> EXERCISE PROMPT: Print the entire listing. Each line must match the original exactly.
*** DATA EXCERPT
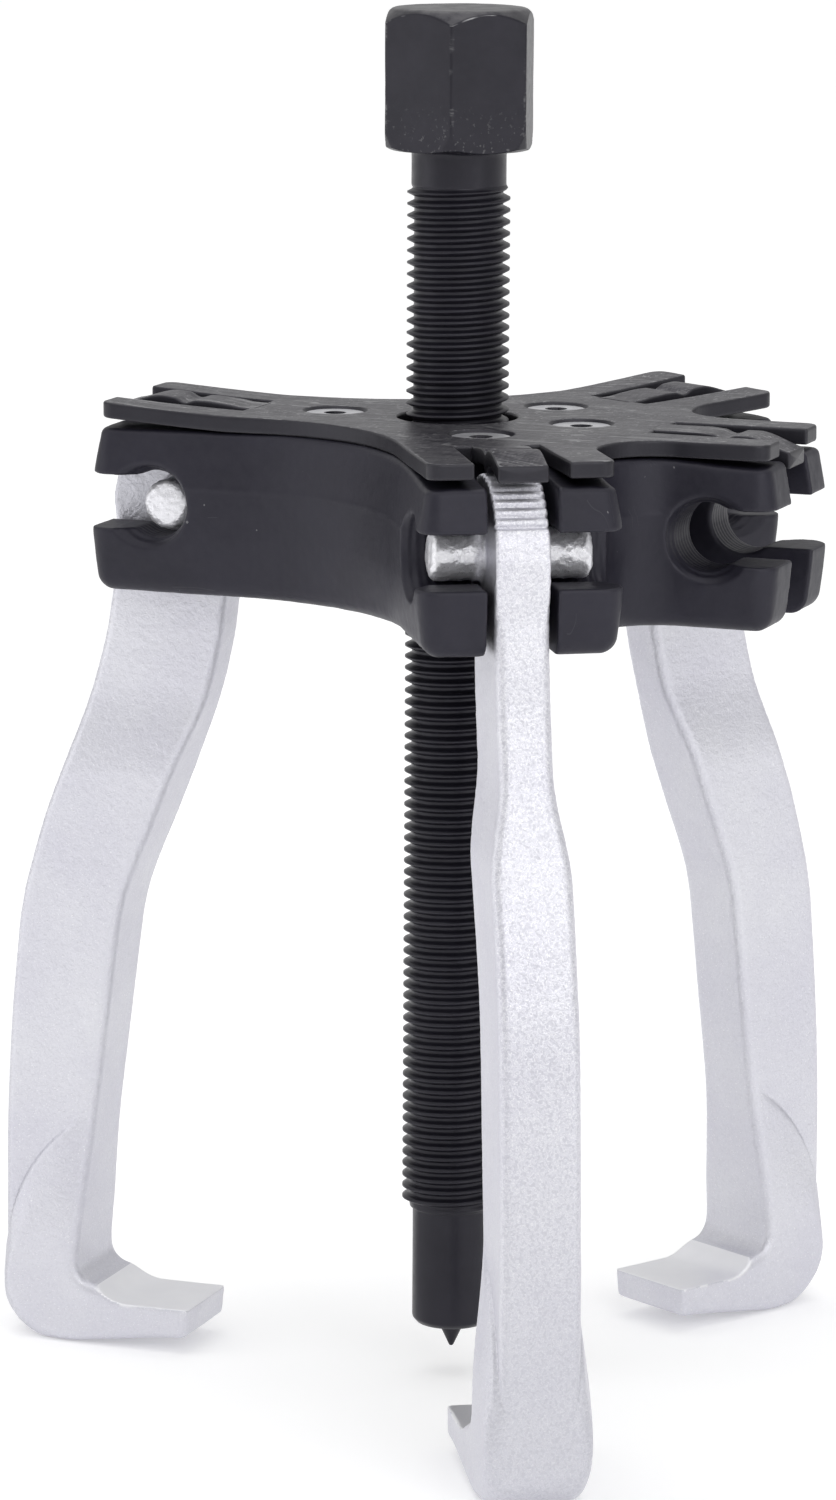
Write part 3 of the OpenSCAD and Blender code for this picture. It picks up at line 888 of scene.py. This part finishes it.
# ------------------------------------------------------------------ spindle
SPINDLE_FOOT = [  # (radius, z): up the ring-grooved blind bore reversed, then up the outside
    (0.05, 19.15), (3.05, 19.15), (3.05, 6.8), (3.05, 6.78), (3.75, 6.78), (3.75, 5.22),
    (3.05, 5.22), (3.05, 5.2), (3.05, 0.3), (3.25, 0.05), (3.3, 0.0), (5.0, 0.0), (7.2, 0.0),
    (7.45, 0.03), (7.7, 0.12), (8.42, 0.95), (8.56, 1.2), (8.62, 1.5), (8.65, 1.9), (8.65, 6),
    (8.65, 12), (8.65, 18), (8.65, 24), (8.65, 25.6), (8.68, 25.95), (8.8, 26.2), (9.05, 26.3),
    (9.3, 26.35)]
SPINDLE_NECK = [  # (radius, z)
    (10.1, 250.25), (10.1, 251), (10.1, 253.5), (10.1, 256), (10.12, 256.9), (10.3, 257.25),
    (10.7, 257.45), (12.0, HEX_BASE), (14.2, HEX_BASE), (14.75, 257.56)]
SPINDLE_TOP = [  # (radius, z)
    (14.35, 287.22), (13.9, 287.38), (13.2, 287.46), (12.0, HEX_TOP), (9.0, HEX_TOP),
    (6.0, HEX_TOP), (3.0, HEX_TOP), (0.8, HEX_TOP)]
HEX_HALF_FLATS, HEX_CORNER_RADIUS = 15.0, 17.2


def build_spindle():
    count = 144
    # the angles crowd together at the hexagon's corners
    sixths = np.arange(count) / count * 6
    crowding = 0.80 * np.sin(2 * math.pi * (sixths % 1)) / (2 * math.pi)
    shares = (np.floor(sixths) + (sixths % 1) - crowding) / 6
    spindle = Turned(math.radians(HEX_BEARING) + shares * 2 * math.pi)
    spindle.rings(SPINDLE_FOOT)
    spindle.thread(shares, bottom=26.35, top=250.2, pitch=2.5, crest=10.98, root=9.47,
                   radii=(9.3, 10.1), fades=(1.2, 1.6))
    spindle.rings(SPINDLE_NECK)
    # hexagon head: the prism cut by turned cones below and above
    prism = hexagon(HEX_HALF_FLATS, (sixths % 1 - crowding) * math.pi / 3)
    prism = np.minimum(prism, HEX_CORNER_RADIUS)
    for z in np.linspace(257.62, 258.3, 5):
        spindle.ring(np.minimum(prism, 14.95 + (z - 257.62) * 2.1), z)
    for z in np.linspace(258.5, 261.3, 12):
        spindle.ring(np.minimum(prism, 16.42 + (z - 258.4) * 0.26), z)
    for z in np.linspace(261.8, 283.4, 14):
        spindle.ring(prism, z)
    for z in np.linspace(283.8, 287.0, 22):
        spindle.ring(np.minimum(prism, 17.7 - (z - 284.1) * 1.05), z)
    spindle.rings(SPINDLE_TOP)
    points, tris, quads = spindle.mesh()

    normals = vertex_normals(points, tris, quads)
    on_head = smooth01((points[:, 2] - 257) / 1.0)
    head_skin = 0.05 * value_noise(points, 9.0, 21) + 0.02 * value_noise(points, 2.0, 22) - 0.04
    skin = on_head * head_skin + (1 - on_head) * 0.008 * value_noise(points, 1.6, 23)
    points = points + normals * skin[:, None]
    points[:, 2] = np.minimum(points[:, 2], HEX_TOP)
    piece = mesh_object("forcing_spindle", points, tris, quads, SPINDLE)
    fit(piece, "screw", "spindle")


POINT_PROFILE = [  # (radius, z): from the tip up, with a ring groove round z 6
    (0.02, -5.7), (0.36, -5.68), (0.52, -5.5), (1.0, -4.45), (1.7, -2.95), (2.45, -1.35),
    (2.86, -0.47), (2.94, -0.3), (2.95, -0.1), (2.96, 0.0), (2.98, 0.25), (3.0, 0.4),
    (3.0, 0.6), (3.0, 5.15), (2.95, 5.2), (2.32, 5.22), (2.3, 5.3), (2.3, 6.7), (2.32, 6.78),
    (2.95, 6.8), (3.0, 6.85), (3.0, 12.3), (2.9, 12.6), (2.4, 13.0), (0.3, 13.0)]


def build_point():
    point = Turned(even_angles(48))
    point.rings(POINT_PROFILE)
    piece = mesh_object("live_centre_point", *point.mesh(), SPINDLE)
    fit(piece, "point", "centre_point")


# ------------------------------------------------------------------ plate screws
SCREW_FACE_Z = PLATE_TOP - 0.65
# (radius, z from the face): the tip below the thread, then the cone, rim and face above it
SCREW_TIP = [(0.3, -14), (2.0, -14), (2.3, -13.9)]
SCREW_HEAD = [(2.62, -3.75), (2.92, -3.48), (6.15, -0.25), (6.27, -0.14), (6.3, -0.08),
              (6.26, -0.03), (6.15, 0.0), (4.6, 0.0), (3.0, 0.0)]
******
> CORRECT RESULT:
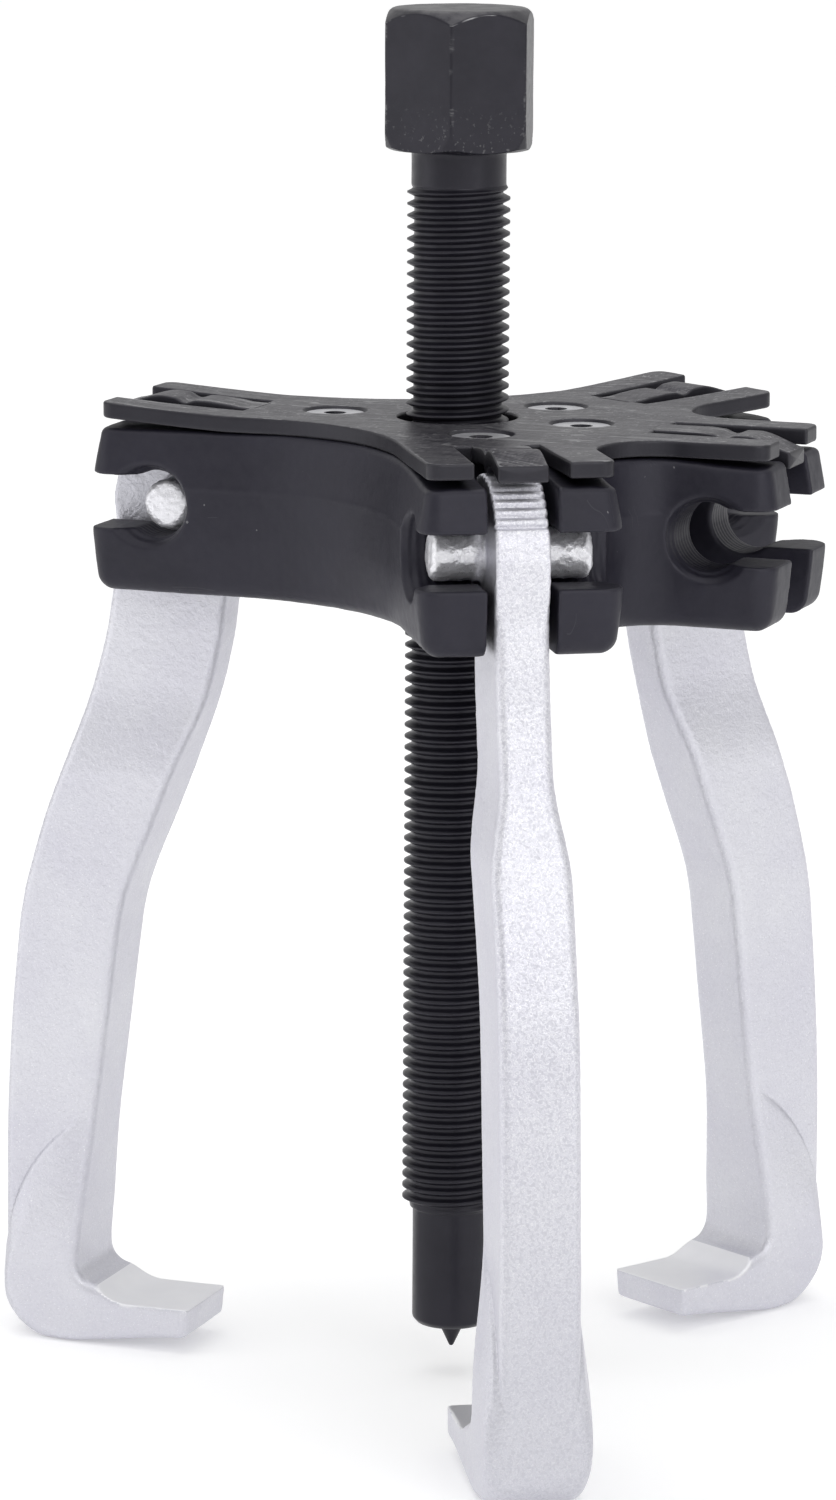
Write part 3 of the OpenSCAD and Blender code for this picture. It picks up at line 888 of scene.py. This part finishes it.
# ------------------------------------------------------------------ spindle
SPINDLE_FOOT = [  # (radius, z): up the ring-grooved blind bore reversed, then up the outside
    (0.05, 19.15), (3.05, 19.15), (3.05, 6.8), (3.05, 6.78), (3.75, 6.78), (3.75, 5.22),
    (3.05, 5.22), (3.05, 5.2), (3.05, 0.3), (3.25, 0.05), (3.3, 0.0), (5.0, 0.0), (7.2, 0.0),
    (7.45, 0.03), (7.7, 0.12), (8.42, 0.95), (8.56, 1.2), (8.62, 1.5), (8.65, 1.9), (8.65, 6),
    (8.65, 12), (8.65, 18), (8.65, 24), (8.65, 25.6), (8.68, 25.95), (8.8, 26.2), (9.05, 26.3),
    (9.3, 26.35)]
SPINDLE_NECK = [  # (radius, z)
    (10.1, 250.25), (10.1, 251), (10.1, 253.5), (10.1, 256), (10.12, 256.9), (10.3, 257.25),
    (10.7, 257.45), (12.0, HEX_BASE), (14.2, HEX_BASE), (14.75, 257.56)]
SPINDLE_TOP = [  # (radius, z)
    (14.35, 287.22), (13.9, 287.38), (13.2, 287.46), (12.0, HEX_TOP), (9.0, HEX_TOP),
    (6.0, HEX_TOP), (3.0, HEX_TOP), (0.8, HEX_TOP)]
HEX_HALF_FLATS, HEX_CORNER_RADIUS = 15.0, 17.2


def build_spindle():
    count = 144
    # the angles crowd together at the hexagon's corners
    sixths = np.arange(count) / count * 6
    crowding = 0.80 * np.sin(2 * math.pi * (sixths % 1)) / (2 * math.pi)
    shares = (np.floor(sixths) + (sixths % 1) - crowding) / 6
    spindle = Turned(math.radians(HEX_BEARING) + shares * 2 * math.pi)
    spindle.rings(SPINDLE_FOOT)
    spindle.thread(shares, bottom=26.35, top=250.2, pitch=2.5, crest=10.98, root=9.47,
                   radii=(9.3, 10.1), fades=(1.2, 1.6))
    spindle.rings(SPINDLE_NECK)
    # hexagon head: the prism cut by turned cones below and above
    prism = hexagon(HEX_HALF_FLATS, (sixths % 1 - crowding) * math.pi / 3)
    prism = np.minimum(prism, HEX_CORNER_RADIUS)
    for z in np.linspace(257.62, 258.3, 5):
        spindle.ring(np.minimum(prism, 14.95 + (z - 257.62) * 2.1), z)
    for z in np.linspace(258.5, 261.3, 12):
        spindle.ring(np.minimum(prism, 16.42 + (z - 258.4) * 0.26), z)
    for z in np.linspace(261.8, 283.4, 14):
        spindle.ring(prism, z)
    for z in np.linspace(283.8, 287.0, 22):
        spindle.ring(np.minimum(prism, 17.7 - (z - 284.1) * 1.05), z)
    spindle.rings(SPINDLE_TOP)
    points, tris, quads = spindle.mesh()

    normals = vertex_normals(points, tris, quads)
    on_head = smooth01((points[:, 2] - 257) / 1.0)
    head_skin = 0.05 * value_noise(points, 9.0, 21) + 0.02 * value_noise(points, 2.0, 22) - 0.04
    skin = on_head * head_skin + (1 - on_head) * 0.008 * value_noise(points, 1.6, 23)
    points = points + normals * skin[:, None]
    points[:, 2] = np.minimum(points[:, 2], HEX_TOP)
    piece = mesh_object("forcing_spindle", points, tris, quads, SPINDLE)
    fit(piece, "screw", "spindle")


POINT_PROFILE = [  # (radius, z): from the tip up, with a ring groove round z 6
    (0.02, -5.7), (0.36, -5.68), (0.52, -5.5), (1.0, -4.45), (1.7, -2.95), (2.45, -1.35),
    (2.86, -0.47), (2.94, -0.3), (2.95, -0.1), (2.96, 0.0), (2.98, 0.25), (3.0, 0.4),
    (3.0, 0.6), (3.0, 5.15), (2.95, 5.2), (2.32, 5.22), (2.3, 5.3), (2.3, 6.7), (2.32, 6.78),
    (2.95, 6.8), (3.0, 6.85), (3.0, 12.3), (2.9, 12.6), (2.4, 13.0), (0.3, 13.0)]


def build_point():
    point = Turned(even_angles(48))
    point.rings(POINT_PROFILE)
    piece = mesh_object("live_centre_point", *point.mesh(), SPINDLE)
    fit(piece, "point", "centre_point")


# ------------------------------------------------------------------ plate screws
SCREW_FACE_Z = PLATE_TOP - 0.65
# (radius, z from the face): the tip below the thread, then the cone, rim and face above it
SCREW_TIP = [(0.3, -14), (2.0, -14), (2.3, -13.9)]
SCREW_HEAD = [(2.62, -3.75), (2.92, -3.48), (6.15, -0.25), (6.27, -0.14), (6.3, -0.08),
              (6.26, -0.03), (6.15, 0.0), (4.6, 0.0), (3.0, 0.0)]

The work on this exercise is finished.